Fidèle à lui-même et à son principe de mettre à profit toutes les forces pour l’évangélisation, Napoléon Roussel profita de la liberté entière, qui dura si peu, pour envoyer ses jeunes gens évangéliser immédiatement Paris. Composant à la hâte de courtes et vigoureuses protestations contre le cléricalisme et contre le socialisme, il les faisait, sous forme de grandes affiches, placarder sur les murs par ses élèves. Un d’entre eux, le plus grand, le plus résolu, l’ancien cuirassier, le futur dominicain, Ferret, muni de la gravure : L’Eglise romaine condamnée par la Parole de Dieu, se postait en évidence sur le Pont-Neuf, laissait former autour de lui un rassemblement, puis expliquait aux passants la gravure. Celle-ci représentait l’intérieur d’une église catholique et tous les contrastes de cette Église avec les déclarations les plus claires de l’Evangile ; ici un homme récitant son chapelet, à côté du chapelet : Quand vous priez, n’usez pas de vaines redites. Là, une pancarte : Ordonnance pour le carême ; et cette ordonnance était : Mangez de tout ce qui se vend à la boucherie, sans vous en faire scrupule de conscience. Ailleurs encore la statue de la vierge, et ces paroles au-dessous : Il n’y a qu’un seul intercesseur entre Dieu et les hommes, savoir Jésus-Christ. Cela frappait à la fois les yeux, l’esprit et la conscience.

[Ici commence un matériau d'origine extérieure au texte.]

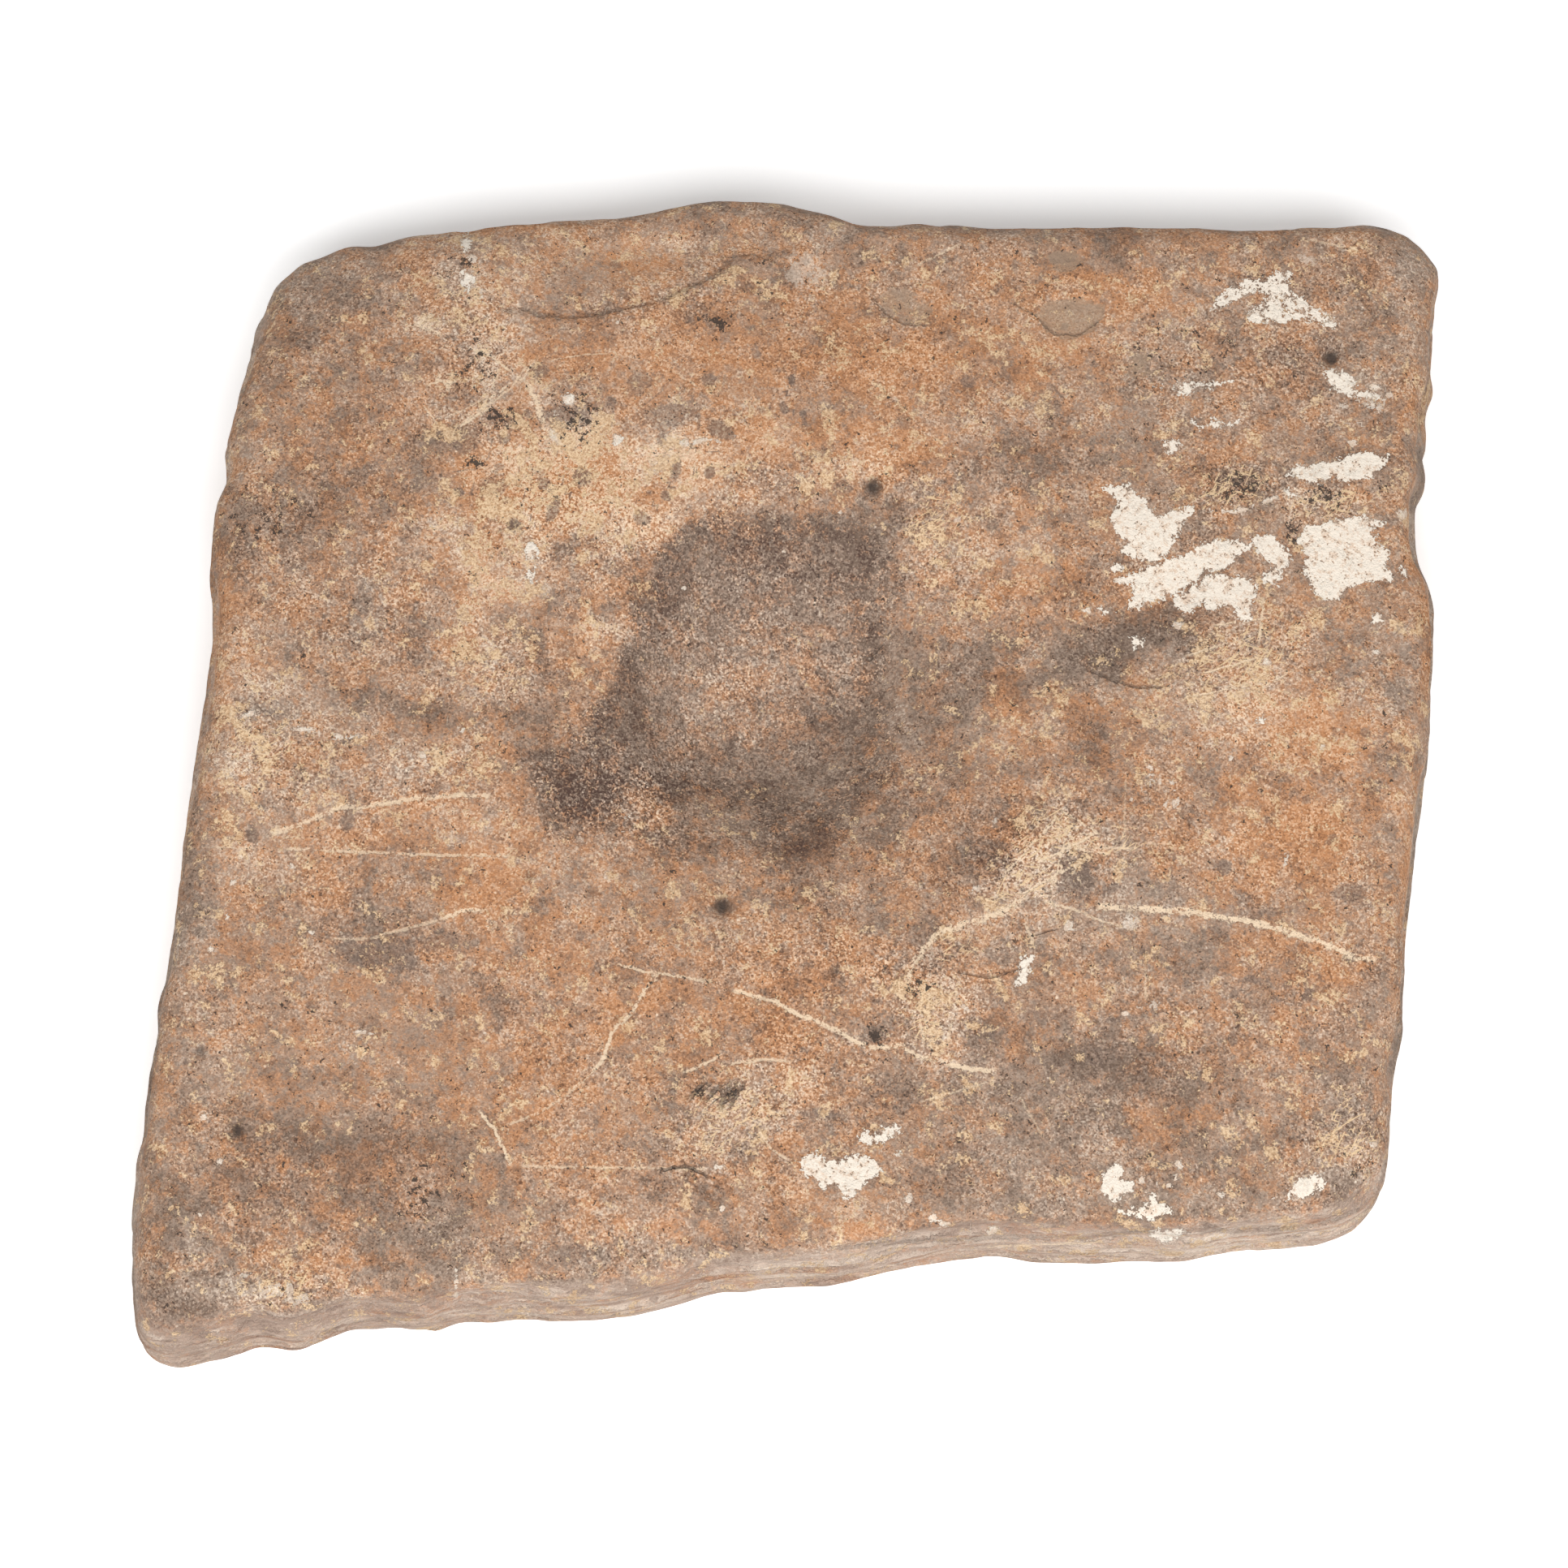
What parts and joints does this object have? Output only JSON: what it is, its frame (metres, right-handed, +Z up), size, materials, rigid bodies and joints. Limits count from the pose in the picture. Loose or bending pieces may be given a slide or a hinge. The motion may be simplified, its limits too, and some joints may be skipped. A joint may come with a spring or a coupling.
{
  "type": "grinding stone",
  "caption": "Flat stone slab with worn round edges and a shallow dished hollow in its upper face, on which grain or pigment is ground by hand.",
  "frame": {"origin": "on the surface that the stone lies on, under the middle of its outline", "axes": "+X along the longer side, +Y towards the back edge, +Z up out of the hollow"},
  "size_m": [0.43, 0.397, 0.06],
  "materials": {
    "stone": "matt weathered brown sandstone, stained dark in the hollow, with scratches and flecks of white lime"
  },
  "bodies": {
    "root": {"grinding_stone": "stone"}
  },
  "joints": []
}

Maître et élèves déployèrent une très grande activité ; mais bientôt allaient arriver les jours sombres. Après avoir chassé le roi Louis-Philippe, le peuple tournait au socialisme ; l’émeute grondait de toutes parts ; le bruit courait que, d’un jour à l’autre, les rouges allaient pénétrer dans les catacombes, et faire sauter la portion de Paris qui les recouvre. C’était justement ce quartier qu’habitait M. Roussel. Une nuit retentit le tocsin. On crut le moment fatal arrivé. Cette alerte fit réfléchir ; tout travail d’évangélisation était arrêté, tout effort frappé d’impuissance et de stérilité par la fièvre des passions politiques. M. Roussel se demanda alors sérieusement s’il avait le droit de rester ainsi inactif avec ces jeunes hommes dans Paris, et s’il ne devait pas placer sa famille en sécurité, hors de la capitale en tourmente. Dangers imminents d’un côté ; inconvénients graves de l’autre ; angoisses partout, pour tous ; il ne trouvait aucune lumière pour le guider dans sa décision. Ce fut alors qu’il eut recours pour la seule fois de sa vie à un procédé en dehors de toutes ses habitudes. Il dit : « Je vais consulter le Seigneur en prenant comme direction le passage qui dans la Bible se présentera de lui-même à mes yeux. » Et prenant le livre avec un esprit de foi et de prière, il l’ouvrit et tomba sur ce passage qu’il n’avait jamais remarqué auparavant :
Le peuple dit à Jérémie : Que l’Eternel ton Dieu nous montre le chemin que nous devons suivre… Et la parole de l’Eternel fut adressée à Jérémie : Si vous restez dans ce pays… je ne vous détruirai pas… ne craignez pas. (Jérémie 52.)
M. Roussel prit donc la résolution de ne pas sortir de Paris ; il y resta avec toute sa famille et ses élèves.
Mais les événements de 1848 avaient arrêté non seulement l’évangélisation, mais aussi tout commerce et toute industrie. Ceux qui avaient de l’argent le tenaient caché. Ceux qui ne possédaient que des valeurs en titres ne pouvaient les réaliser. Comment continuer l’École d’évangélistes dans ces circonstances ? Pour faire vivre sa nombreuse maisonnée, M. Roussel dut faire transformer son argenterie en pièces de cinq francs à la Monnaie. Puis vinrent les terribles journées de juin ! Bientôt après les élèves se dispersèrent, et fatigué de tant d’émotions, entravé d’ailleurs par les circonstances qui paralysaient son activité, Napoléon Roussel songea à chercher un peu de repos dans son cher Midi, dont le souvenir l’accompagnait toujours. Il quitta son habitation de la rue Vaugirard et partit avec sa famille pour les Cévennes à la fin de 1848.